Among the controversial amendments is lifting the requirement for the army and security forces to plan and publish their procurement needs, as well as lifting the requirement that thorough background checks must be done on all individuals suggested for membership in tender and delivery committees as submitted by public departments, ministries and municipalities. Before this amendment, all names considered for membership in these committees had to be referred to the Central Inspection Authority, the State Audit Authority and the Higher Disciplinary Committee to make sure none have any criminal convictions for bribery or financial malfeasance. The amended law says only that the Public Procurement Authority sets the standard for committee members to be selected and confirmed. That sounds like some may want to stuff these committees with reliable cronies to me.

 

So I asked former MP Yassin Jaber, who worked tirelessly on this law in parliamentary committee, for his thoughts on these amendments. He said that the issue wasn’t just with tendering public projects, it’s also with taking delivery of such projects when completed, making sure the state got what it paid for regarding the quality and quantity of material and the finished product. It may not have been the intention of legislators, he hinted, but the above amendment and others cast doubt as to seriousness of politicians to want to change the old ways of doing business. “You can lead a horse to water, but you can’t make him drink,” Jaber said.

 

Jaber also noted the way the amendments were “rushed” through parliament without giving MPs any time to discuss them in committee first. This, he said, goes against the spirit of the law itself, which was designed to increase transparency in the public tendering process and open the process up to international companies. In the old system, companies wishing to apply for public tenders were subject to “Tasneef” or ranking by the Ministry of Public Works and the Council for Development and Reconstruction.

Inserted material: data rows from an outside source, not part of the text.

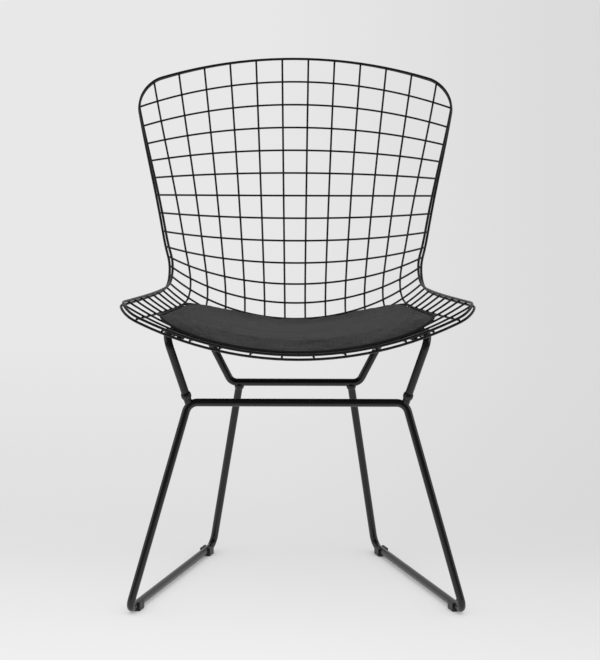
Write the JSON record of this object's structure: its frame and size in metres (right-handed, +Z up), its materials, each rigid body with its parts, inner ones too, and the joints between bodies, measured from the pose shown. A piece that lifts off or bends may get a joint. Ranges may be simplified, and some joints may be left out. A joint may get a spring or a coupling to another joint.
{
  "type": "wire mesh side chair",
  "caption": "Armless side chair with a welded wire mesh shell, a double wire rim, a bent rod sled base and a thin seat pad.",
  "frame": {"origin": "on the floor, in the middle of the chair's footprint box", "axes": "+Z up, the sitter faces -Y, +X is the sitter's left hand side"},
  "size_m": [0.5294, 0.5748, 0.8116],
  "materials": {
    "black_wire": "satin black powder coat",
    "black_rod": "satin black powder coat",
    "black_glide": "fine moulded grain",
    "black_clip": "satin black powder coat",
    "dark_fastener": "black oxide",
    "charcoal_cover": "matt coated fabric with a fine grain",
    "charcoal_welt": "matt coated fabric with a fine grain",
    "black_webbing": "woven webbing"
  },
  "bodies": {
    "root": {"clip_bolts": "dark_fastener", "clip_nuts": "dark_fastener", "cross_wire_01": "black_wire", "cross_wire_02": "black_wire", "cross_wire_03": "black_wire", "cross_wire_04": "black_wire", "cross_wire_05": "black_wire", "cross_wire_06": "black_wire", "cross_wire_07": "black_wire", "cross_wire_08": "black_wire", "cross_wire_09": "black_wire", "cross_wire_10": "black_wire", "cross_wire_11": "black_wire", "cross_wire_12": "black_wire", "cross_wire_13": "black_wire", "cross_wire_14": "black_wire", "cross_wire_15": "black_wire", "cross_wire_16": "black_wire", "cross_wire_17": "black_wire", "cross_wire_18": "black_wire", "cross_wire_19": "black_wire", "cross_wire_20": "black_wire", "cross_wire_21": "black_wire", "cross_wire_22": "black_wire", "frame_lower_rod": "black_rod", "frame_upper_rod": "black_rod", "glides": "black_glide", "long_wire_01": "black_wire", "long_wire_02": "black_wire", "long_wire_03": "black_wire", "long_wire_04": "black_wire", "long_wire_05": "black_wire", "long_wire_06": "black_wire", "long_wire_07": "black_wire", "long_wire_08": "black_wire", "long_wire_09": "black_wire", "long_wire_10": "black_wire", "long_wire_11": "black_wire", "long_wire_12": "black_wire", "loop_studs": "dark_fastener", "pad_loops": "black_webbing", "pad_piping": "charcoal_welt", "rim_lower": "black_wire", "rim_upper": "black_wire", "seat_clips": "black_clip", "seat_pad": "charcoal_cover", "weld_beads": "black_rod"}
  },
  "joints": []
}
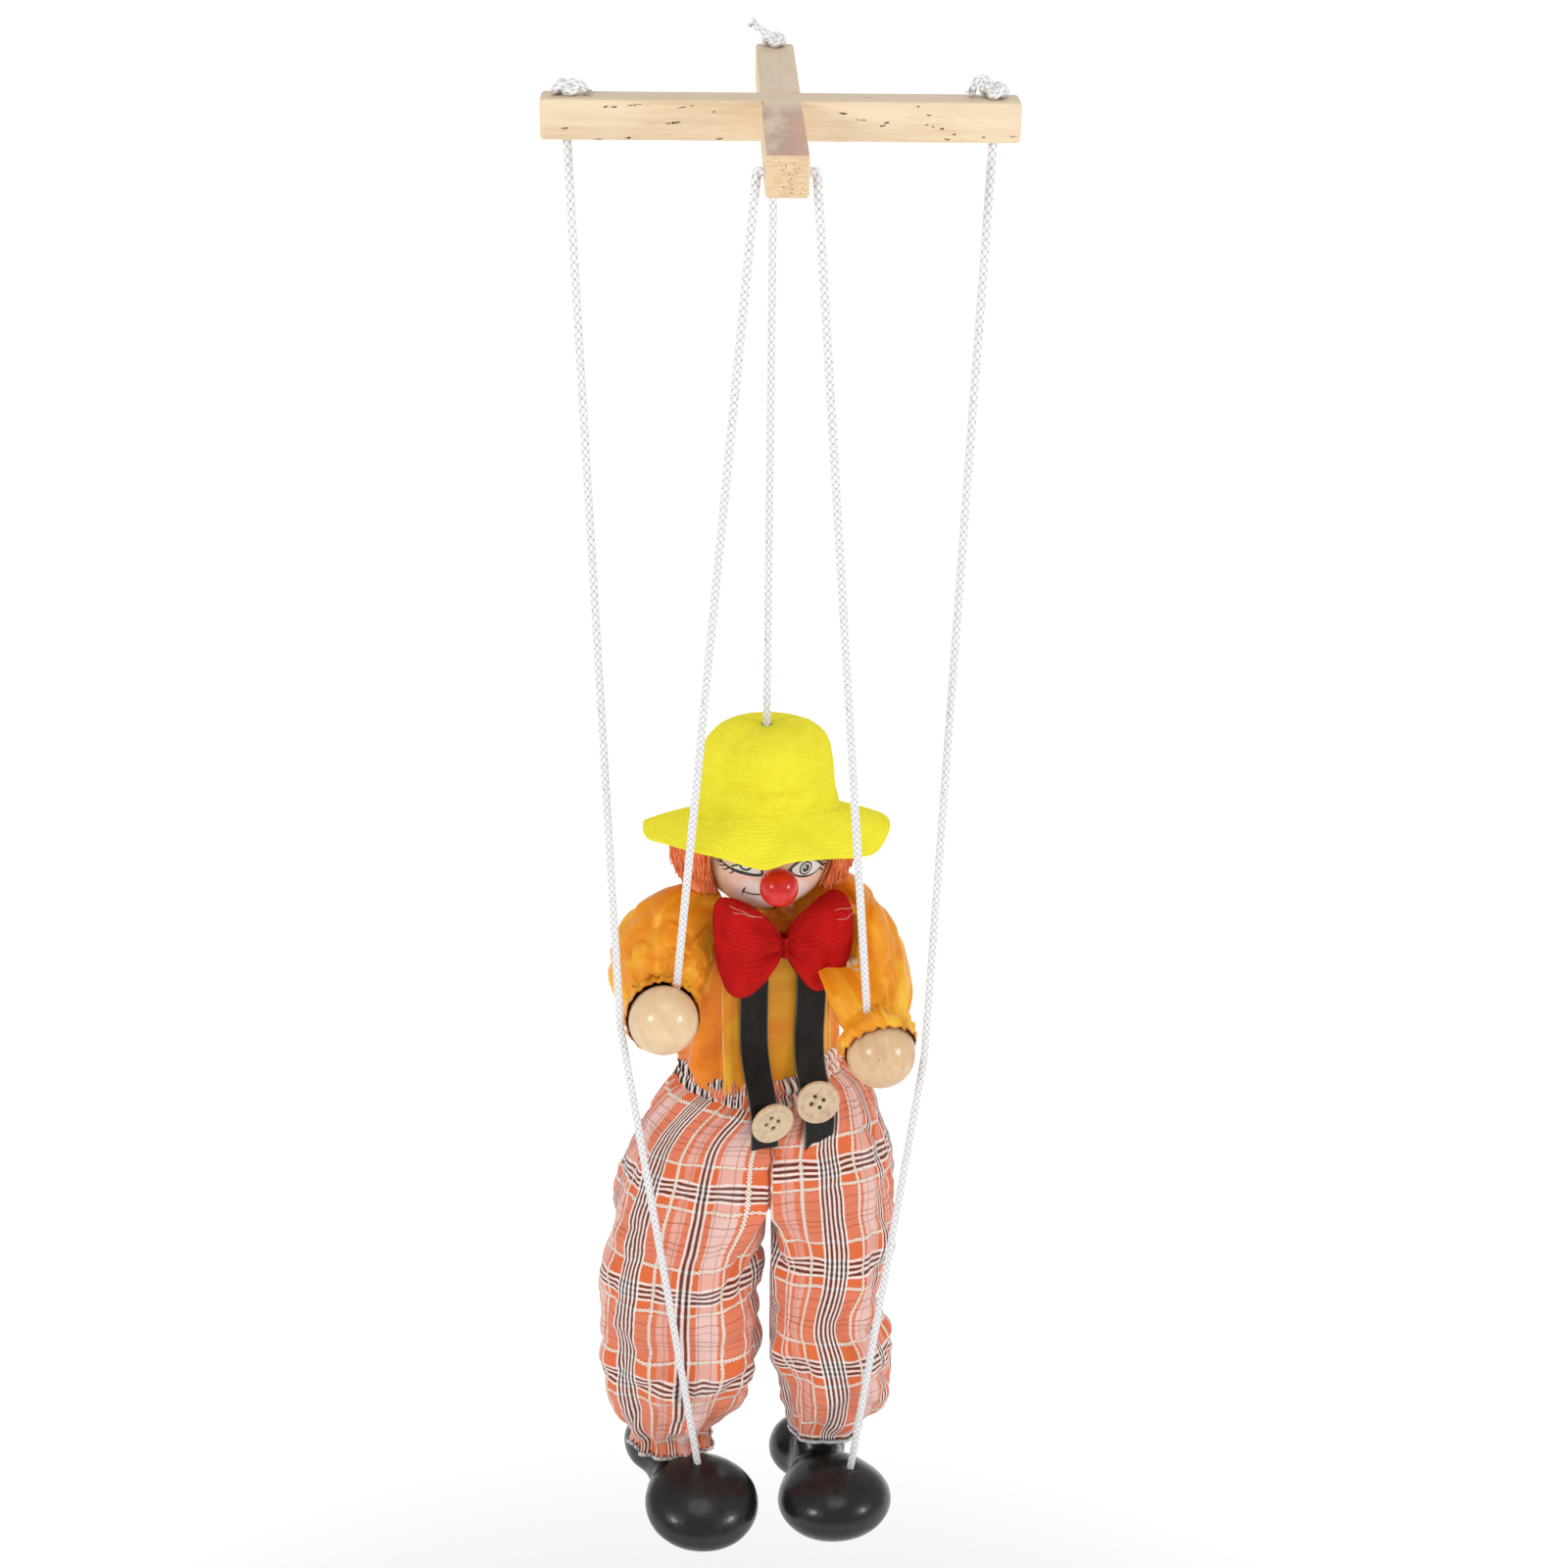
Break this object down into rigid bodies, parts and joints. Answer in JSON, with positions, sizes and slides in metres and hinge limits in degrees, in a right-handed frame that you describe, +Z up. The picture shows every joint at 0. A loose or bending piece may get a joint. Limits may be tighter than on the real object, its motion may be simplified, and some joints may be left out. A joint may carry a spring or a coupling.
{
  "type": "marionette puppet",
  "caption": "String puppet of a clown with a cross shaped wooden control, taut cords, a jointed wooden figure and cloth clothes",
  "frame": {"origin": "centre of the crossing of the two control bars, half way up their thickness", "axes": "+Z up along the head string, -Y the side that the figure faces, +X the viewer's right when facing the figure"},
  "size_m": [0.139, 0.195, 0.5596],
  "materials": {
    "control_wood": "sanded raw wood, fine pores",
    "string_cord": "braided white cord",
    "pin_steel": "plain wire pin",
    "hat_knit": "soft brushed knit",
    "hair_wool": "teased wool",
    "nose_paint": "gloss lacquer on wood",
    "face_paint": "satin varnish with painted features",
    "bow_felt": "fine knit fleece",
    "brace_ribbon": "satin ribbon",
    "button_wood": "turned and waxed",
    "plaid_cotton": "woven check, matt",
    "shirt_satin": "satin with soft sheen",
    "hand_wood": "turned, clear satin varnish",
    "shoe_lacquer": "black gloss lacquer on wood",
    "inner_wood": "plain dowel wood"
  },
  "bodies": {
    "control": {"control_crossbar": "control_wood", "control_fore_aft_bar": "control_wood", "head_string_knot": "string_cord", "left_foot_string_knot": "string_cord", "right_foot_string_knot": "string_cord", "hand_string_bridge": "string_cord"},
    "head_string": {"head_string": "string_cord"},
    "trunk": {"trunk_block": "inner_wood", "neck_cord": "string_cord", "shirt_body": "shirt_satin", "bow_tie": "bow_felt", "left_brace": "brace_ribbon", "right_brace": "brace_ribbon", "left_button": "button_wood", "right_button": "button_wood", "trouser_seat": "plaid_cotton", "left_shoulder_pin": "pin_steel", "right_shoulder_pin": "pin_steel"},
    "head": {"head_ball": "face_paint", "nose": "nose_paint", "hair": "hair_wool", "hat": "hat_knit"},
    "left_upper_arm": {"left_upper_arm": "inner_wood", "left_sleeve_upper": "shirt_satin"},
    "left_forearm": {"left_forearm": "inner_wood", "left_elbow_pin": "pin_steel", "left_sleeve_lower": "shirt_satin"},
    "left_hand": {"left_hand": "hand_wood"},
    "left_thigh": {"left_thigh": "inner_wood", "left_hip_pin": "pin_steel", "left_trouser_thigh": "plaid_cotton"},
    "left_shin": {"left_shin": "inner_wood", "left_knee_pin": "pin_steel", "left_ankle_pin": "pin_steel", "left_trouser_shin": "plaid_cotton"},
    "left_shoe": {"left_shoe": "shoe_lacquer"},
    "left_hand_string": {"left_hand_string": "string_cord"},
    "left_foot_string_upper": {"left_foot_string_upper": "string_cord"},
    "left_foot_string_lower": {"left_foot_string_lower": "string_cord"},
    "right_upper_arm": {"right_upper_arm": "inner_wood", "right_sleeve_upper": "shirt_satin"},
    "right_forearm": {"right_forearm": "inner_wood", "right_elbow_pin": "pin_steel", "right_sleeve_lower": "shirt_satin"},
    "right_hand": {"right_hand": "hand_wood"},
    "right_thigh": {"right_thigh": "inner_wood", "right_hip_pin": "pin_steel", "right_trouser_thigh": "plaid_cotton"},
    "right_shin": {"right_shin": "inner_wood", "right_knee_pin": "pin_steel", "right_ankle_pin": "pin_steel", "right_trouser_shin": "plaid_cotton"},
    "right_shoe": {"right_shoe": "shoe_lacquer"},
    "right_hand_string": {"right_hand_string": "string_cord"},
    "right_foot_string_upper": {"right_foot_string_upper": "string_cord"},
    "right_foot_string_lower": {"right_foot_string_lower": "string_cord"}
  },
  "joints": [
    {"name": "puppet_sway", "type": "hinge", "parent": "control", "child": "head_string", "pos_m": [0, 0.076, -0.006], "axis": [0, 1, 0], "range_deg": [-6, 6]},
    {"name": "trunk_hang", "type": "hinge", "parent": "head_string", "child": "trunk", "pos_m": [0, 0.076, -0.226], "axis": [0, 1, 0], "range_deg": [-7, 7]},
    {"name": "head_turn", "type": "hinge", "parent": "trunk", "child": "head", "pos_m": [0, 0.076, -0.2685], "axis": [0, 0, 1], "range_deg": [-25, 25]},
    {"name": "left_shoulder", "type": "hinge", "parent": "trunk", "child": "left_upper_arm", "pos_m": [-0.02677, 0.0694, -0.298], "axis": [-0.9797, 0.1553, 0.1266], "range_deg": [0, 35], "deforming": ["left_hand_string"]},
    {"name": "left_elbow", "type": "hinge", "parent": "left_upper_arm", "child": "left_forearm", "pos_m": [-0.03954, 0.06578, -0.32378], "axis": [-0.9797, 0.1553, 0.1266], "range_deg": [-11.36, 0]},
    {"name": "left_wrist", "type": "hinge", "parent": "left_forearm", "child": "left_hand", "pos_m": [-0.0354, 0.029, -0.3152], "axis": [-0.9797, 0.1553, 0.1266], "range_deg": [-25.64, 0]},
    {"name": "left_hand_string_swing", "type": "hinge", "parent": "control", "child": "left_hand_string", "pos_m": [-0.0083, -0.07, -0.0022], "axis": [0, 1, 0], "range_deg": [-6, 6]},
    {"name": "right_shoulder", "type": "hinge", "parent": "trunk", "child": "right_upper_arm", "pos_m": [0.02554, 0.0864, -0.298], "axis": [-0.977, -0.1644, -0.1362], "range_deg": [0, 26], "deforming": ["right_hand_string"]},
    {"name": "right_elbow", "type": "hinge", "parent": "right_upper_arm", "child": "right_forearm", "pos_m": [0.03164, 0.06061, -0.31068], "axis": [-0.977, -0.1644, -0.1362], "range_deg": [-16.6, 0]},
    {"name": "right_wrist", "type": "hinge", "parent": "right_forearm", "child": "right_hand", "pos_m": [0.0396, 0.027, -0.3272], "axis": [-0.977, -0.1644, -0.1362], "range_deg": [-11.4, 0]},
    {"name": "right_hand_string_swing", "type": "hinge", "parent": "control", "child": "right_hand_string", "pos_m": [0.0083, -0.07, -0.0022], "axis": [0, 1, 0], "range_deg": [-6, 6]},
    {"name": "left_hip", "type": "hinge", "parent": "trunk", "child": "left_thigh", "pos_m": [-0.01236, 0.07198, -0.398], "axis": [-0.9433, 0.3318, 0], "range_deg": [0, 25], "deforming": ["left_foot_string_lower"]},
    {"name": "left_knee", "type": "hinge", "parent": "left_thigh", "child": "left_shin", "pos_m": [-0.02898, 0.05592, -0.45661], "axis": [-0.9433, 0.3318, 0], "range_deg": [0, 7.25]},
    {"name": "left_ankle", "type": "hinge", "parent": "left_shin", "child": "left_shoe", "pos_m": [-0.03229, 0.0618, -0.51723], "axis": [-0.9433, 0.3318, 0], "range_deg": [-32.25, 0]},
    {"name": "left_foot_string_swing", "type": "hinge", "parent": "control", "child": "left_foot_string_upper", "pos_m": [-0.062, 0, -0.0066], "axis": [0, 1, 0], "range_deg": [-6, 6]},
    {"name": "left_foot_string_follow", "type": "hinge", "parent": "trunk", "child": "left_foot_string_lower", "pos_m": [-0.05013, 0.026, -0.3152], "axis": [-0.9505, 0.2919, -0.1062], "range_deg": [0, 17.14]},
    {"name": "right_hip", "type": "hinge", "parent": "trunk", "child": "right_thigh", "pos_m": [0.01236, 0.08002, -0.398], "axis": [-0.8691, -0.4945, 0], "range_deg": [0, 25], "deforming": ["right_foot_string_lower"]},
    {"name": "right_knee", "type": "hinge", "parent": "right_thigh", "child": "right_shin", "pos_m": [0.03445, 0.05163, -0.44973], "axis": [-0.8691, -0.4945, 0], "range_deg": [0, 7.25]},
    {"name": "right_ankle", "type": "hinge", "parent": "right_shin", "child": "right_shoe", "pos_m": [0.02212, 0.06307, -0.50836], "axis": [-0.8691, -0.4945, 0], "range_deg": [-32.25, 0]},
    {"name": "right_foot_string_swing", "type": "hinge", "parent": "control", "child": "right_foot_string_upper", "pos_m": [0.062, 0, -0.0066], "axis": [0, 1, 0], "range_deg": [-6, 6]},
    {"name": "right_foot_string_follow", "type": "hinge", "parent": "trunk", "child": "right_foot_string_lower", "pos_m": [0.05434, 0.024, -0.3272], "axis": [-0.8775, -0.4769, 0.0497], "range_deg": [0, 17.12]}
  ],
  "couplings": [
    {"joint": "trunk_hang", "follows": "puppet_sway", "ratio": -1},
    {"joint": "left_elbow", "follows": "left_shoulder", "ratio": -0.296},
    {"joint": "left_wrist", "follows": "left_shoulder", "ratio": -0.704},
    {"joint": "left_hand_string_swing", "follows": "puppet_sway", "ratio": 0.72502},
    {"joint": "right_elbow", "follows": "right_shoulder", "ratio": -0.6},
    {"joint": "right_wrist", "follows": "right_shoulder", "ratio": -0.4},
    {"joint": "right_hand_string_swing", "follows": "puppet_sway", "ratio": 0.69738},
    {"joint": "left_knee", "follows": "left_hip", "ratio": 0.25},
    {"joint": "left_ankle", "follows": "left_hip", "ratio": -1.25},
    {"joint": "left_foot_string_swing", "follows": "puppet_sway", "ratio": 0.7129},
    {"joint": "left_foot_string_follow", "follows": "left_hip", "ratio": 0.64575},
    {"joint": "right_knee", "follows": "right_hip", "ratio": 0.25},
    {"joint": "right_ankle", "follows": "right_hip", "ratio": -1.25},
    {"joint": "right_foot_string_swing", "follows": "puppet_sway", "ratio": 0.68622},
    {"joint": "right_foot_string_follow", "follows": "right_hip", "ratio": 0.64479}
  ]
}
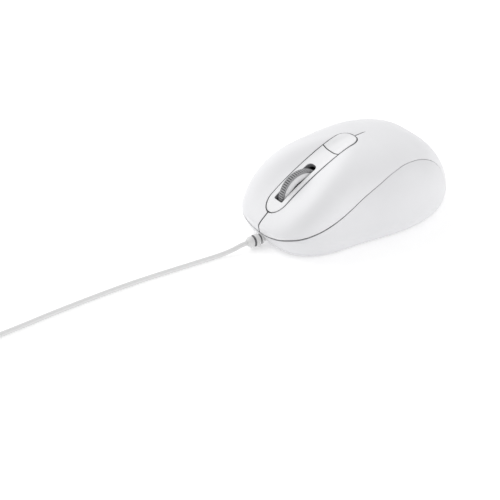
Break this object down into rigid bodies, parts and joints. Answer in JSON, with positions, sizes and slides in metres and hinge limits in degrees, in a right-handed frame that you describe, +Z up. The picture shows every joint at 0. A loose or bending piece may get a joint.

As a result of this closed system, only a proverbial handful of so called “ranked companies” could apply for public tenders. “We did away with that in the new law,” Jaber said.

 

And yet, through the back door, another amendment appears. An amendment to Article 7 of the law, introduces prerequisites for non-Lebanese companies wishing to take part in a public tenders. Such companies must first obtain a certificate of eligibility issued by the Ministry of Economy and Trade. Of course, this is required for a good reason (there always is). It is to make sure that the company is not in violation of the 1955 Israel Boycott Law. As to how decisions are reached regarding issuing or refusing to issue such certification and the mechanisms of publishing decisions or avenues of appeal, the amendment is silent. For many casual observers, this appears like a thinly veiled attempt to reintroduce “Tasneef” albeit in a different way.

 

The old tendering system created a bottleneck designed it seems to frustrate genuine applicants, and designed to serve the interests of a handful of preferiti, or favored companies. As a result, tenders often have to be redone because only one applicant submitted documents. In many instances contracts are awarded consensually. Jaber hinted that among the results of such a closed system is the appointment of a single supplier for years, as with Sonatrach, the sole fuel supplier to the state power utility for 15 years, until the fuel supplied was found to be not up to standard and the contract was ended.

 

Jaber said the public procurement law is one of three vital pieces of reform legislation that can build a better future by changing the way in which the state operates. The other two are a law ensuring the independence of the judiciary and a law governing the electricity sector in the country, a sector that has long been one of the major sources of waste.

 

And yet, despite law 244/2021 being an exceptional piece of legislation, it is hobbled by the fact that the Public Procurement Authority (PPA) is understaffed and operates a wholly inadequate online platform, not fit for purpose according to a report issued recently by the Bassil Fuleihan Institute at the Ministry of Finance.

 

The report said that a multi-donor fund administered by the World Bank had collected $570,000 in grant money to help the PPA launch an effective online platform. But it said that the government refused to accept the grant money, saying that it was up to the PPA alone to decide how to spend the money collected.

 

In addition, the law stipulates the establishment of an Objections Committee, the purpose of which is to receive complaints and grievances from participants in any public tendering process, instead of leaving the aggrieved party the sole recourse of going to court to resolve the issue. To date such a committee has not been established as the law requires.

 

One of the main reasons for an effective online platform is so that all parties concerned may learn of tenders the minute they are published. Jaber said that in the past, to restrict access to tenders they would be published in obscure newspapers at the bottom of the last page. With the new law, this is no longer the case. And similarly the results of each tender, to whom a project has been awarded, has to be published on the platform. 

 

So, despite apparent attempts to chip away at this exceptional law, perhaps the old ways are far behind us… one hopes at least.